Dans la matinée de lundi, il avait publié une étonnante tribune dans le Daily Telegraph où il tentait de rassurer en expliquant qu'en gros rien n'allait changer après cette décision historique. Il ajoutait que l'effet négatif sur les marchés avait été surestimé. Pendant ce temps, la livre atteignait son plus bas niveau depuis trente et un ans et l'agence de notation Standard and Poor's dégradait de deux crans, à AA, la note de la dette du Royaume-Uni…
«Meilleurs fonctionnaires»
Le départ de David Cameron du 10, Downing Street pourrait finalement intervenir avant la fin de l'été. Les conservateurs ont annoncé que les candidatures à la direction du parti devraient être déposées avant jeudi et qu'un nouveau leader - et donc Premier ministre - devrait être élu avant le 2 septembre. D'ici là, David Cameron expédie les affaires courantes. Il a plusieurs fois insisté sur le fait que «les décisions clés devront être prises par le nouveau Premier ministre», annonçant en attendant la création d'une «unité UE» composée des «meilleurs fonctionnaires» pour préparer les négociations de sortie. Ces fonctionnaires font face à ce qui est «probablement l'une des tâches les plus importantes et complexes qu'ils auront eu à remplir depuis des dizaines d'années», a prévenu David Cameron. Le Premier ministre a ajouté que cette unité travaillerait en étroite collaboration avec les Parlements semi-autonomes d'Ecosse, du pays de Galles et d'Irlande du Nord, et même avec les autorités de Gibraltar, pour que «tous soient impliqués» dans les décisions à venir. Sachant qu'à part le pays de Galles, les trois autres provinces ont voté pour rester dans l'UE, la tâche s'annonce compliquée. En principe, ces Parlements pourraient s'opposer au Brexit, mais Westminster reste souverain sur la décision finale.

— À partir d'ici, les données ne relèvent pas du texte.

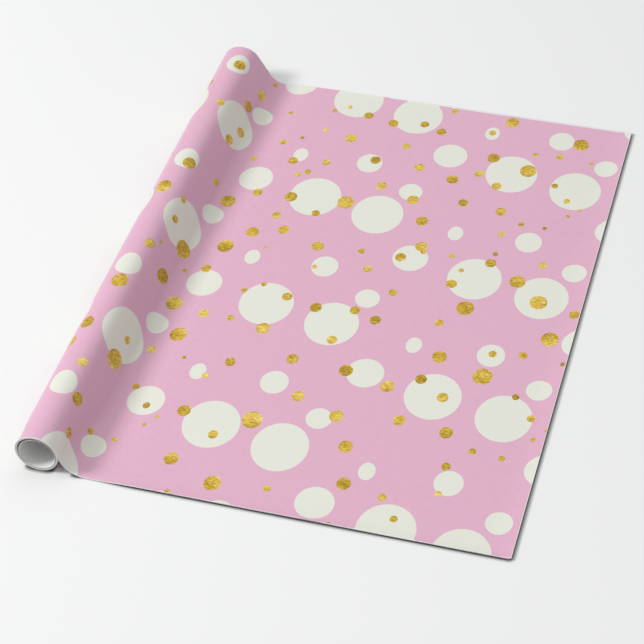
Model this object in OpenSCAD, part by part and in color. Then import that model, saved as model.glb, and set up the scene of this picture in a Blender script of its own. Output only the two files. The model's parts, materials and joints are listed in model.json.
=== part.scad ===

Même si l'immense majorité des députés de ce Parlement a voté en faveur du remain.
Presque détendu
L'ancien chef du parti libéral-démocrate Nick Clegg a appelé à l'organisation d'élections anticipées. Cameron a botté en touche, rappelant qu'une telle décision serait de la responsabilité du prochain Premier ministre. Il a conclu son discours par une déclaration quelque peu surprenante : «Le Royaume-Uni quitte l'Union européenne, mais nous ne devons pas tourner le dos à l'Europe et au reste du monde.» A se demander ce qu'était vraiment ce référendum. Etonnamment, David Cameron est apparu presque détendu. Il s'est même fendu d'une série de piques en direction du chef de l'opposition travailliste, Jeremy Corbyn : «Et je croyais que je passais une sale journée», a dit Cameron, provoquant des fous rires nerveux aux Communes.
Pour ajouter au bazar ambiant, Corbyn se retrouve aux prises avec une rébellion sans précédent. Les membres de son cabinet fantôme ont passé la journée à démissionner, envoyant l'un après l'autre des lettres cinglantes de démission, rendues publiques. Une curée. Toutes lui reprochent son manque d'engagement dans la campagne du remain, son manque de leadership et lui demandent de quitter la direction du Labour. Quelque 57 députés travaillistes, tout juste élus en 2015, ont signé une lettre demandant sa démission, et même l'association des jeunes du Labour (dont beaucoup avaient soutenu avec enthousiasme la candidature de Corbyn en septembre) lui a retiré sa confiance. Jeremy Corbyn s'accroche, s'appuyant notamment sur le soutien des syndicats. Mais une motion de défiance devrait être votée ce mardi, ce qui pourrait ne pas lui laisser de choix. La crise de nerfs continue en Grande-Bretagne. En attendant, la reine n'a toujours pas montré l'ombre d'un bibi.